## Begin
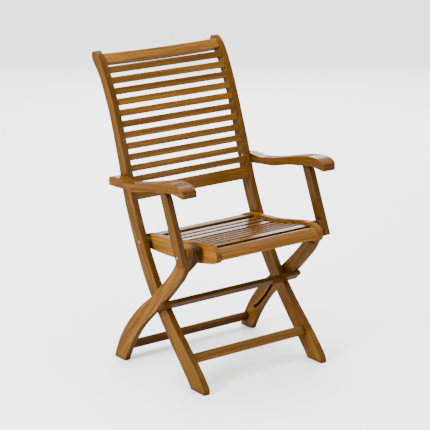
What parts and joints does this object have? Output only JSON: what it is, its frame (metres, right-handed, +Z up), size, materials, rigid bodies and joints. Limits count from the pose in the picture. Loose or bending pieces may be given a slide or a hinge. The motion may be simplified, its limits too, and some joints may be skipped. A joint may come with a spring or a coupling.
{
  "type": "folding slatted wooden armchair",
  "caption": "Folding wooden garden armchair with a slatted reclined back, slatted contoured seat, curved armrests and crossed legs that fold flat.",
  "frame": {"origin": "on the floor under the middle of the open chair: the centre of its bounding box in plan", "axes": "+X to the sitter's left, +Y to the back of the chair, +Z up; the left and right halves are mirror images across X = 0"},
  "size_m": [0.606, 0.6303, 0.998],
  "materials": {
    "wood": "satin oiled hardwood",
    "wood_dark": "satin oiled hardwood, darker boards",
    "steel": "zinc-plated, satin",
    "brass": "threaded inserts, plain"
  },
  "bodies": {
    "frame": {"left_stile": "wood", "right_stile": "wood", "crest_rail": "wood", "lower_back_rail": "wood_dark", "front_stretcher": "wood", "back_slat_01": "wood", "back_slat_02": "wood", "back_slat_03": "wood", "back_slat_04": "wood", "back_slat_05": "wood", "back_slat_06": "wood", "back_slat_07": "wood", "back_slat_08": "wood", "back_slat_09": "wood", "back_slat_10": "wood", "back_slat_11": "wood", "guide_pins": "steel", "arm_pivot_washers": "steel"},
    "seat": {"left_seat_rail": "wood", "right_seat_rail": "wood", "rear_seat_slat": "wood", "front_seat_rail": "wood_dark", "seat_slat_01": "wood", "seat_slat_02": "wood", "seat_slat_03": "wood", "seat_slat_04": "wood", "seat_slat_05": "wood", "seat_slat_06": "wood", "seat_slat_07": "wood", "seat_slat_08": "wood", "seat_pivot_bolts": "steel", "seat_pivot_inserts": "brass", "seat_pivot_bushes": "wood_dark", "front_pivot_bolts": "steel", "front_pivot_inserts": "brass", "front_pivot_bushes": "wood_dark"},
    "rear_legs": {"left_rear_leg": "wood", "right_rear_leg": "wood", "left_leg_block": "wood", "right_leg_block": "wood", "rear_stretcher": "wood_dark", "stop_bar": "wood_dark", "stop_bar_dowels": "wood", "front_pivot_washers": "steel"},
    "left_arm": {"left_armrest": "wood", "left_arm_bolt": "steel", "left_arm_insert": "brass", "left_post_pin": "steel", "left_pin_plug": "wood"},
    "right_arm": {"right_armrest": "wood", "right_arm_bolt": "steel", "right_arm_insert": "brass", "right_post_pin": "steel", "right_pin_plug": "wood"},
    "left_post": {"left_arm_post": "wood"},
    "right_post": {"right_arm_post": "wood"}
  },
  "joints": [
    {"name": "seat_fold", "type": "hinge", "parent": "frame", "child": "seat", "pos_m": [0, 0.052, 0.417], "axis": [-1, 0, 0], "range_deg": [0, 93]},
    {"name": "rear_leg_fold", "type": "hinge", "parent": "seat", "child": "rear_legs", "pos_m": [0, -0.219, 0.44], "axis": [-1, 0, 0], "range_deg": [-36.8, 0]},
    {"name": "left_arm_fold", "type": "hinge", "parent": "frame", "child": "left_arm", "pos_m": [0, 0.135, 0.615], "axis": [-1, 0, 0], "range_deg": [0, 93.3]},
    {"name": "left_post_fold", "type": "hinge", "parent": "left_arm", "child": "left_post", "pos_m": [0, -0.136, 0.638], "axis": [-1, 0, 0], "range_deg": [-93.3, 0]},
    {"name": "right_arm_fold", "type": "hinge", "parent": "frame", "child": "right_arm", "pos_m": [0, 0.135, 0.615], "axis": [-1, 0, 0], "range_deg": [0, 93.3]},
    {"name": "right_post_fold", "type": "hinge", "parent": "right_arm", "child": "right_post", "pos_m": [0, -0.136, 0.638], "axis": [-1, 0, 0], "range_deg": [-93.3, 0]}
  ],
  "couplings": [
    {"joint": "rear_leg_fold", "follows": "seat_fold", "ratio": -0.393},
    {"joint": "left_arm_fold", "follows": "seat_fold", "ratio": 1},
    {"joint": "left_post_fold", "follows": "seat_fold", "ratio": -1},
    {"joint": "right_arm_fold", "follows": "seat_fold", "ratio": 1},
    {"joint": "right_post_fold", "follows": "seat_fold", "ratio": -1}
  ]
}
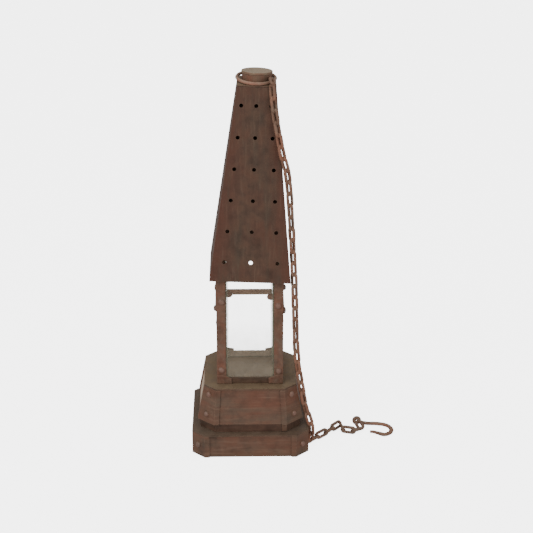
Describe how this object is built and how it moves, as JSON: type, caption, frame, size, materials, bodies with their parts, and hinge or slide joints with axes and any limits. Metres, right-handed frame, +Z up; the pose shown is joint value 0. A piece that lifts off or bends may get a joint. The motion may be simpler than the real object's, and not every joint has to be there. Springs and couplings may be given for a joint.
{
  "type": "hanging lantern",
  "caption": "Rusted sheet-iron hanging lantern: stepped chamfered base, glazed cage, tall pierced hood, carrying ring, chain and hook.",
  "frame": {"origin": "on the floor under the middle of the base", "axes": "+Z up, the open-topped glazed front towards -Y, +X to the right seen from the front"},
  "size_m": [0.3519, 0.2, 0.6541],
  "materials": {
    "base_sheet": "rusted reddish-brown sheet iron with darker grey-green patches, matt",
    "frame_iron": "heavily rusted angle and bar iron, crusty, matt",
    "hood_sheet": "rusted sheet iron with vertical streaks, brown at the edges and greyer in the middle",
    "weathered_top": "dusty, paler rusted plate, matt",
    "ring_iron": "worn rusted round wire, slightly polished on the outside",
    "chain_iron": "rusted wire links and forged hook, lighter on the worn crowns",
    "glass": "thin clear sheet glass, slightly green at its edges, dusty"
  },
  "bodies": {
    "base": {"plinth_front": "base_sheet", "plinth_right": "base_sheet", "plinth_back": "base_sheet", "plinth_left": "base_sheet", "plinth_corner_front_right": "base_sheet", "plinth_corner_back_right": "base_sheet", "plinth_corner_back_left": "base_sheet", "plinth_corner_front_left": "base_sheet", "plinth_ledge": "weathered_top", "base_plate": "base_sheet", "riser_front": "base_sheet", "riser_right": "base_sheet", "riser_back": "base_sheet", "riser_left": "base_sheet", "seam_tab": "base_sheet", "pedestal_front": "base_sheet", "pedestal_right": "base_sheet", "pedestal_back": "base_sheet", "pedestal_left": "base_sheet", "pedestal_corner_front_right": "base_sheet", "pedestal_corner_back_right": "base_sheet", "pedestal_corner_back_left": "base_sheet", "pedestal_corner_front_left": "base_sheet", "deck": "weathered_top", "post_front_left": "frame_iron", "post_front_right": "frame_iron", "post_back_left": "frame_iron", "post_back_right": "frame_iron", "sill_front": "frame_iron", "sill_right": "frame_iron", "sill_back": "frame_iron", "sill_left": "frame_iron", "crossbar_right": "frame_iron", "crossbar_back": "frame_iron", "crossbar_left": "frame_iron", "pane_right": "glass", "pane_back": "glass", "pane_left": "glass", "gusset_front_left": "frame_iron", "gusset_front_right": "frame_iron", "gusset_back_left": "frame_iron", "gusset_back_right": "frame_iron", "hood_front": "hood_sheet", "hood_right": "hood_sheet", "hood_back": "hood_sheet", "hood_left": "hood_sheet", "hood_top": "weathered_top", "hood_seat_front_right": "frame_iron", "hood_seat_back_right": "frame_iron", "hood_seat_back_left": "frame_iron", "hood_seat_front_left": "frame_iron", "chimney_collar": "hood_sheet", "chimney_cap": "weathered_top", "ring_lug": "frame_iron", "chain": "chain_iron"},
    "front_pane": {"pane_front": "glass"},
    "left_clip": {"clip_left": "frame_iron"},
    "right_clip": {"clip_right": "frame_iron"},
    "ring": {"carrying_ring": "ring_iron"},
    "hook": {"hook": "chain_iron"}
  },
  "joints": [
    {"name": "pane_lift", "type": "slide", "parent": "base", "child": "front_pane", "axis": [0, 0, 1], "range_m": [0, 0.075]},
    {"name": "left_clip_turn", "type": "hinge", "parent": "base", "child": "left_clip", "pos_m": [-0.0476, -0.0517, 0.2812], "axis": [0, -1, 0], "range_deg": [0, 85]},
    {"name": "right_clip_turn", "type": "hinge", "parent": "base", "child": "right_clip", "pos_m": [0.0476, -0.0517, 0.2746], "axis": [0, -1, 0], "range_deg": [-85, 0]},
    {"name": "ring_rock", "type": "hinge", "parent": "base", "child": "ring", "pos_m": [0.01229, 0.0314, 0.64269], "axis": [-0.9992, 0, 0.0393], "range_deg": [0, 15]},
    {"name": "hook_swing", "type": "hinge", "parent": "base", "child": "hook", "pos_m": [0.1902, 0.02, 0.0076], "axis": [0, 0, 1], "range_deg": [-20, 30]}
  ]
}
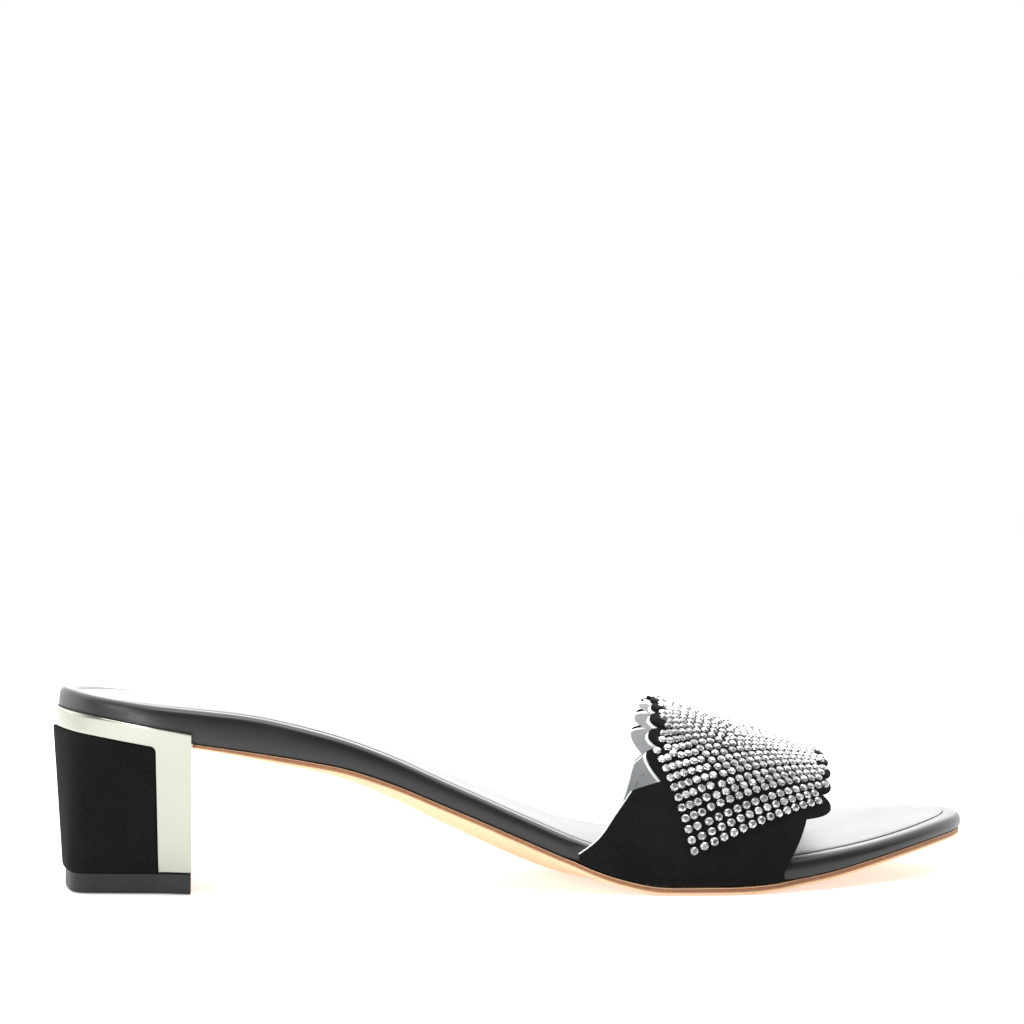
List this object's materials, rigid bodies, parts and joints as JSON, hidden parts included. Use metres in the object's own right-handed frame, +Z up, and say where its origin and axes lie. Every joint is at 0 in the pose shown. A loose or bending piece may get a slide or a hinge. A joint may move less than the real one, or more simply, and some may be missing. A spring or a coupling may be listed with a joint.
{
  "type": "slide sandal",
  "caption": "Heeled slide sandal with a low block heel, a leather sole and a wide suede strap cut into fingers and covered with bands of clear stones.",
  "frame": {"origin": "middle of the bounding box in X and Y, on the floor under the sole", "axes": "+X from the heel to the toe, +Y to the inner side of the foot, +Z up"},
  "size_m": [0.243, 0.0836, 0.0507],
  "materials": {
    "outsole": "natural tan leather, smooth",
    "footbed": "black smooth leather, satin",
    "sock": "black smooth leather, satin",
    "suede": "black suede, matt nap",
    "stones": "clear cut stones with a foiled back, set close in rows",
    "plate": "polished plating in a pale warm silver",
    "rubber": "dense black rubber, fine matt"
  },
  "bodies": {
    "root": {"outsole": "outsole", "footbed": "footbed", "insole_sock": "sock", "upper": "suede", "outer_band_1": "stones", "outer_band_2": "stones", "outer_band_3": "stones", "outer_band_4": "stones", "outer_band_5": "stones", "inner_band_1": "stones", "inner_band_2": "stones", "inner_band_3": "stones", "inner_band_4": "stones", "inner_band_5": "stones", "heel_frame": "plate", "heel_cover": "suede", "top_lift": "rubber"}
  },
  "joints": []
}
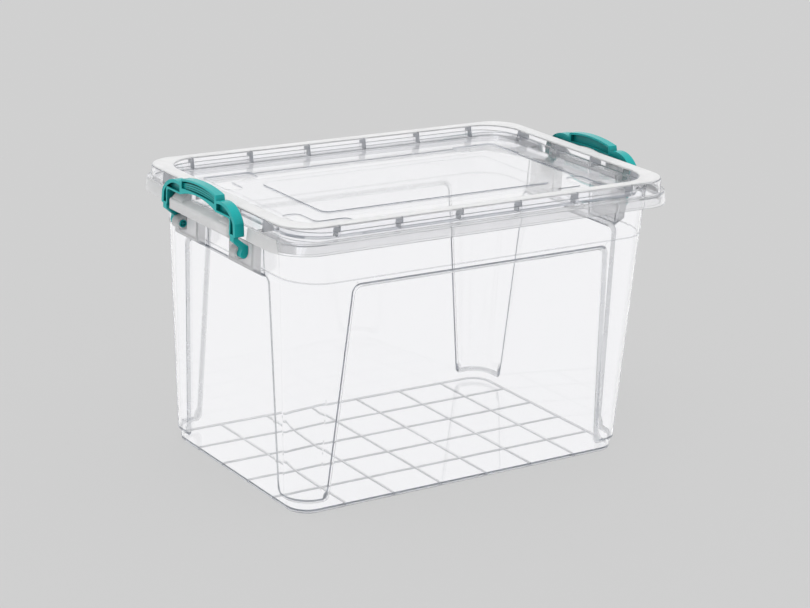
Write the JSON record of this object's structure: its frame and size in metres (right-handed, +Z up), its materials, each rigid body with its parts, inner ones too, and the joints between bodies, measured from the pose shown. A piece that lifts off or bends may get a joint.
## End
Set task -> Pull every line holding "bends" out of the records.

Final answer ->
Describe how this object is built and how it moves, as JSON: type, caption, frame, size, materials, bodies with their parts, and hinge or slide joints with axes and any limits. Metres, right-handed frame, +Z up; the pose shown is joint value 0. A piece that lifts off or bends may get a joint. The motion may be simpler than the real object's, and not every joint has to be there. Springs and couplings may be given for a joint.
Write the JSON record of this object's structure: its frame and size in metres (right-handed, +Z up), its materials, each rigid body with its parts, inner ones too, and the joints between bodies, measured from the pose shown. A piece that lifts off or bends may get a joint.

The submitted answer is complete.